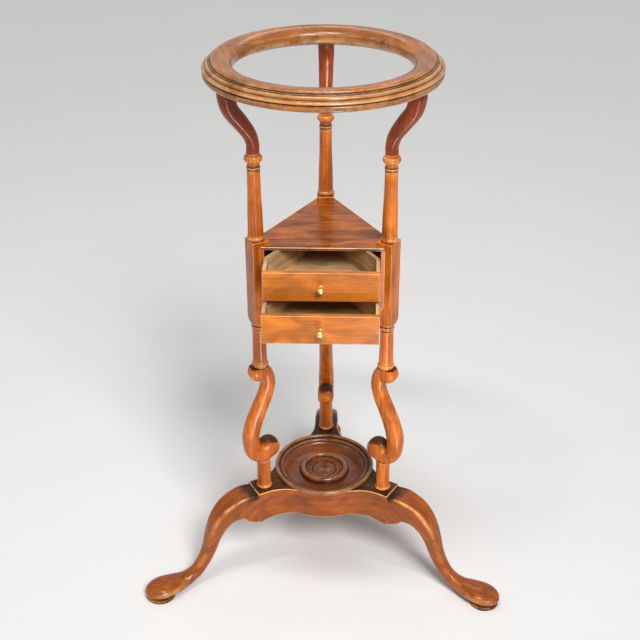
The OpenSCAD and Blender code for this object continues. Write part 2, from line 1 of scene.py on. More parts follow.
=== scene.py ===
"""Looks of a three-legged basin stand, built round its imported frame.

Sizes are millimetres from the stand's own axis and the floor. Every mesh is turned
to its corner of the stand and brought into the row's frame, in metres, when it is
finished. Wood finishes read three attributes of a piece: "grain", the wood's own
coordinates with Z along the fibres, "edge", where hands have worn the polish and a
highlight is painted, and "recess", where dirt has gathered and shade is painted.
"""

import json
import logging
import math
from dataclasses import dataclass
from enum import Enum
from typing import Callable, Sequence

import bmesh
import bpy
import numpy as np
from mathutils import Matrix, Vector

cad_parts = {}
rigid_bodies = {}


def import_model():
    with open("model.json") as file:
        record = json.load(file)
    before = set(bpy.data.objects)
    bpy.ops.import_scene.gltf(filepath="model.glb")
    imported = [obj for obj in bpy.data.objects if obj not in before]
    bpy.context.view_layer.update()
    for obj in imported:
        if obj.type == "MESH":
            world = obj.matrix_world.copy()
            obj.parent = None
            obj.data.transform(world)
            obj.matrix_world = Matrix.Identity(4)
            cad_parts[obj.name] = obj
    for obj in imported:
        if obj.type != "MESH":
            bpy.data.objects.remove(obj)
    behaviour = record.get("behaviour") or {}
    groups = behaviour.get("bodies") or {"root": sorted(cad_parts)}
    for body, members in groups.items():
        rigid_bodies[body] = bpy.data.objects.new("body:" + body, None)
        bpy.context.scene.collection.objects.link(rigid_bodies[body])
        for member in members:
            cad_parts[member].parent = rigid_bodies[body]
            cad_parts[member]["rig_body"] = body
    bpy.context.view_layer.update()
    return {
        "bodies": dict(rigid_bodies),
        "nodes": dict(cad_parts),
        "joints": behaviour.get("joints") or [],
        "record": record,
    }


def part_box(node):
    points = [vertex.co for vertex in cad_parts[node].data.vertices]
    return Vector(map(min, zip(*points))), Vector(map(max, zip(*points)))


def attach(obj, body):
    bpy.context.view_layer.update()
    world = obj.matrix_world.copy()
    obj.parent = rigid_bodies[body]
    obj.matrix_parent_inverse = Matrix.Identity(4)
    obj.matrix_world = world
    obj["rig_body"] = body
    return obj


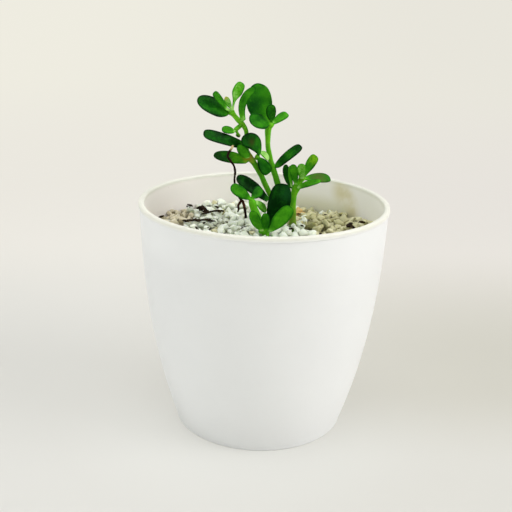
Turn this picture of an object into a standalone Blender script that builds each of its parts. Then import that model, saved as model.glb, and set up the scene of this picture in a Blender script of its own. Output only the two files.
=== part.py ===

What is needed: Locate the line that contains "Turn this picture", then please quote it and every line after it to the end of the entries above, exactly and with nothing else.

Task solution:
Turn this picture of an object into a standalone Blender script that builds each of its parts. Then import that model, saved as model.glb, and set up the scene of this picture in a Blender script of its own. Output only the two files.
=== part.py ===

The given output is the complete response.